Mr. Franklin said the firm has relationships with three professors “who have great respect for our firm” and steer outstanding candidates in its direction. In recent years, he's hired two people directly out of Eastern Illinois University, and one of them is on the verge of becoming a wealth advisor with the firm.
For its part, Franklin Wealth Advisors helps foster young advisers through a sort of apprenticeship program, teaching them relationship skills and developing them to a point where they can manage a group of client relationships. The goal is to have them eventually become the lead adviser for those clients, Mr. Franklin said.
Along the way, the young professionals are learning the skills they need to become advisers and providing valuable portfolio analysis, plan writing and other services Franklin Wealth Advisors offers, he said.
“If at any point in time they leave, they will have been worth what we paid them along the way,” Mr. Franklin said.
For advisers who don't want to find candidates for jobs or internships by dealing directly with their local colleges, a small number of recruiters provide more of a nationwide search approach. For instance, New Planner Recruiting matches up students of certified financial planning programs with advisory firms.
RESIDENCY PROGRAM
Advisors Ahead, another recruiting service, has created a one-year residency program for new graduates. With its program, firms pay Advisors Ahead directly when they hire one of its young professionals, and Advisors Ahead pays the individual a salary and provides training and help with licensing. It works with 300 schools around the country, including 100 with financial planning programs or concentrations.

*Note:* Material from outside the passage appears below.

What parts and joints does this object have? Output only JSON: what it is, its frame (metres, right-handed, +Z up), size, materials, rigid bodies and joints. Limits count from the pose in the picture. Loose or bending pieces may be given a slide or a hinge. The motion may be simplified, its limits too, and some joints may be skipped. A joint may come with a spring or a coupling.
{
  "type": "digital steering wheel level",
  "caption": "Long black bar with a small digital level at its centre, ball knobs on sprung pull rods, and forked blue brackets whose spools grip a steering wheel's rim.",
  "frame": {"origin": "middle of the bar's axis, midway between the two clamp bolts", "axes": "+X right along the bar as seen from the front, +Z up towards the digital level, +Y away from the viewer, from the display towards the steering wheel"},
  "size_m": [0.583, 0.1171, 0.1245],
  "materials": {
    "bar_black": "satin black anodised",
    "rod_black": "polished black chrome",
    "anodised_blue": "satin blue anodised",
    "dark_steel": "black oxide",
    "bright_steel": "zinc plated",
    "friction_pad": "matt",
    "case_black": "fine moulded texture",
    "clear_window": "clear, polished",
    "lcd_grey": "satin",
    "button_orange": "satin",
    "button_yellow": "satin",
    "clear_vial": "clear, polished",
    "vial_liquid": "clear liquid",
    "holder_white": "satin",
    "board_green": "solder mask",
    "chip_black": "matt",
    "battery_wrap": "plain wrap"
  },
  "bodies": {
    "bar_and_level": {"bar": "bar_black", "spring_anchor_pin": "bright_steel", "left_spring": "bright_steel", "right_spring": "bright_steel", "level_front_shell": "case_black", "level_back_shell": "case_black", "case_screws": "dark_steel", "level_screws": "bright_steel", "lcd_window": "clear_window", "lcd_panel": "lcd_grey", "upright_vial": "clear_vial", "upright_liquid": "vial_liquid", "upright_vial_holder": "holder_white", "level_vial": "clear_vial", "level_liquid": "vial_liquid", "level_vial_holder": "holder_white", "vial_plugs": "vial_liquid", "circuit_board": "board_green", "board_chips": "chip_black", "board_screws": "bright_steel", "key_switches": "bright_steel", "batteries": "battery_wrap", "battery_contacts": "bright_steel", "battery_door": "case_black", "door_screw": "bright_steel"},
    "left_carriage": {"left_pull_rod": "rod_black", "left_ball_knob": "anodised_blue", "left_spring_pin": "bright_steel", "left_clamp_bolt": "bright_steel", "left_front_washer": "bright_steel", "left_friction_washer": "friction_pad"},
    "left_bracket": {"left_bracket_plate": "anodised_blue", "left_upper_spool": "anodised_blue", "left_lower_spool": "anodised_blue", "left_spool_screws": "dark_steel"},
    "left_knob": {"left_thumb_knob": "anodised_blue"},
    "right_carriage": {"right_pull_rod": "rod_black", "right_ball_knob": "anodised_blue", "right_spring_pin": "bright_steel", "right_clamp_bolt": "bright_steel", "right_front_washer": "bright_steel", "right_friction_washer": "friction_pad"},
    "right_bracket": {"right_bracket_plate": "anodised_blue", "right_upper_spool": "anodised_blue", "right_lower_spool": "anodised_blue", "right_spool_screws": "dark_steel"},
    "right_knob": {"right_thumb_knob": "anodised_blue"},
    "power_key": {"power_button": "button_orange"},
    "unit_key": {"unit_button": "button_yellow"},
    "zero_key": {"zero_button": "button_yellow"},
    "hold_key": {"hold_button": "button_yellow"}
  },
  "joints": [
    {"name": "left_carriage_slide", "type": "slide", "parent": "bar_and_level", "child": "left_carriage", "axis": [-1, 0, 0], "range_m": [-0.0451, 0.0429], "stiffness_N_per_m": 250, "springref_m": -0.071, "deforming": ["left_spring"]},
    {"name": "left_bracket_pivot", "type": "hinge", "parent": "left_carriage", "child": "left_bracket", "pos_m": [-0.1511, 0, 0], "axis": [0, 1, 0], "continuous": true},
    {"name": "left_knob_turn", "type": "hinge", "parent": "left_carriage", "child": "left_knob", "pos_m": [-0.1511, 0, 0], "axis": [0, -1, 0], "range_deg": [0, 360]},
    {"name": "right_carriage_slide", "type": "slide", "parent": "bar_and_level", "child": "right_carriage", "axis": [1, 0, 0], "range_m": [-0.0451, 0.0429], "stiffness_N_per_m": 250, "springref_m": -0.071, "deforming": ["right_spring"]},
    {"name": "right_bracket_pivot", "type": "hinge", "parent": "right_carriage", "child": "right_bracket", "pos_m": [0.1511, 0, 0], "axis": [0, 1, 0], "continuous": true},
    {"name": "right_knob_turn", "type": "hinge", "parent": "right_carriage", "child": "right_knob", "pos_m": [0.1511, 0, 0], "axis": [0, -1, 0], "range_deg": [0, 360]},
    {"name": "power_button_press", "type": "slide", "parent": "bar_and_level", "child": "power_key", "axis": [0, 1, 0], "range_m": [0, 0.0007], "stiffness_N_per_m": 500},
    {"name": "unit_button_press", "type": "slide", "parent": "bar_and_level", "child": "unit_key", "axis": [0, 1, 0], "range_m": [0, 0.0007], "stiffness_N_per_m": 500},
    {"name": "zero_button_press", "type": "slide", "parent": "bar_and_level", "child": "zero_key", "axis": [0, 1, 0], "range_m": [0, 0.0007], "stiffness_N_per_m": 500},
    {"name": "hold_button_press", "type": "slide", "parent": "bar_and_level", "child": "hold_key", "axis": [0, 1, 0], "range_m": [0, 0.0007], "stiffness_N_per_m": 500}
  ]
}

“Most of the candidates are hired full-time by the firm they worked with,” said Craig Pfeiffer, chief executive of Advisors Ahead.

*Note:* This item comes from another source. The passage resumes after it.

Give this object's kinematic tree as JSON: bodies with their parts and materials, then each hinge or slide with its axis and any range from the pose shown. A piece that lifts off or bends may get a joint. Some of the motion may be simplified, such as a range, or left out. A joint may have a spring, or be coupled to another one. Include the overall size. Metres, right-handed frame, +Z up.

A few of the 33 candidates who have completed the program so far decided the profession wasn't for them, Mr. Pfeiffer said. A few others were not offered permanent jobs.
Others firms recruit young advisers by listing their openings on industry job boards, such as the one the Financial Planning Association hosts. It currently lists about 550 openings for some sort of associate adviser. The National Association of Personal Financial Advisors also lists job and internship opportunities.

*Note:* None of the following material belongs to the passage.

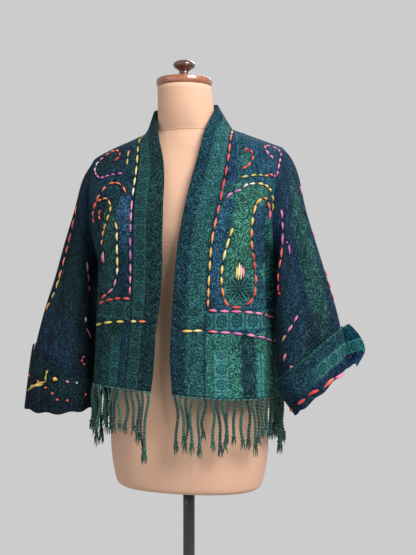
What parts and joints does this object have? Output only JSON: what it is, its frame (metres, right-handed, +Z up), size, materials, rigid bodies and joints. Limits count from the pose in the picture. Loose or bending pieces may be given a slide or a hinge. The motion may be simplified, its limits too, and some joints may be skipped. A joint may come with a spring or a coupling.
{
  "type": "fringed jacket on dress form",
  "caption": "Short open woven jacket with a standing band, wide three-quarter sleeves, turned-back slit cuffs and a hem fringe, worn by a limbless dress form on a pole stand.",
  "frame": {"origin": "centre of the stand's flat underside", "axes": "+Z up; the jacket's front faces -Y; the wearer's left is +X"},
  "size_m": [0.7393, 0.36, 1.5076],
  "materials": {
    "shawl": "matte woven cloth with a slight sheen",
    "shawl_edge": "matte woven cloth with a slight sheen",
    "fringe": "twisted yarn",
    "cover": "matte stretched jersey",
    "mahogany": "glossy varnish",
    "iron": "satin black"
  },
  "bodies": {
    "root": {"jacket_back": "shawl", "jacket_front_left": "shawl", "jacket_front_right": "shawl", "band_left": "shawl_edge", "band_right": "shawl_edge", "sleeve_left": "shawl", "sleeve_right": "shawl", "cuff_left": "shawl_edge", "cuff_right": "shawl_edge", "fringe_front_left": "fringe", "fringe_front_right": "fringe", "fringe_back": "fringe", "form_torso": "cover", "neck_cap": "mahogany", "cap_knob": "mahogany", "stand_pole": "iron", "stand_base": "mahogany"}
  },
  "joints": []
}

In fact, New Planner Recruiting uses both of these job boards to help it find candidates for particular employers.
A few advisory firms, however, have become renowned for growing next-gen advisers in-house. For example, Cornerstone Wealth Advisors Inc. has its own salaried residency program in which it gives young professionals experience in all areas of wealth management. After three years, the residents are qualified to take career-track positions with advisory firms, including potentially Cornerstone, or even to start their own firms, according to the company.
Some advisory firms want to avoid developing that training structure, and seek out young advisers who already have financial planning skills and ideally, even a few clients. But they're difficult to root out, recruiters said.
“Younger advisers who are already licensed, have a small book of business and are poised for growth are in very high demand across the country,” said Darin Manis, chief executive of RJ & Makay, a recruiter for financial professionals.
These young advisers, generally considered to be under age 36, are going to want to hear how a hiring firm is going to help them grow, and how quickly.
Certain enticements have been known to sway young professionals to join a firm, Mr. Manis said. Those include offering them help when “closing” with clients, providing marketing assistance, turning over lower-tier clients to them, and a promise to give them a client for every new client they bring into the firm.
“They are looking for a practice principal to clearly define and articulate a path for growth,” he said.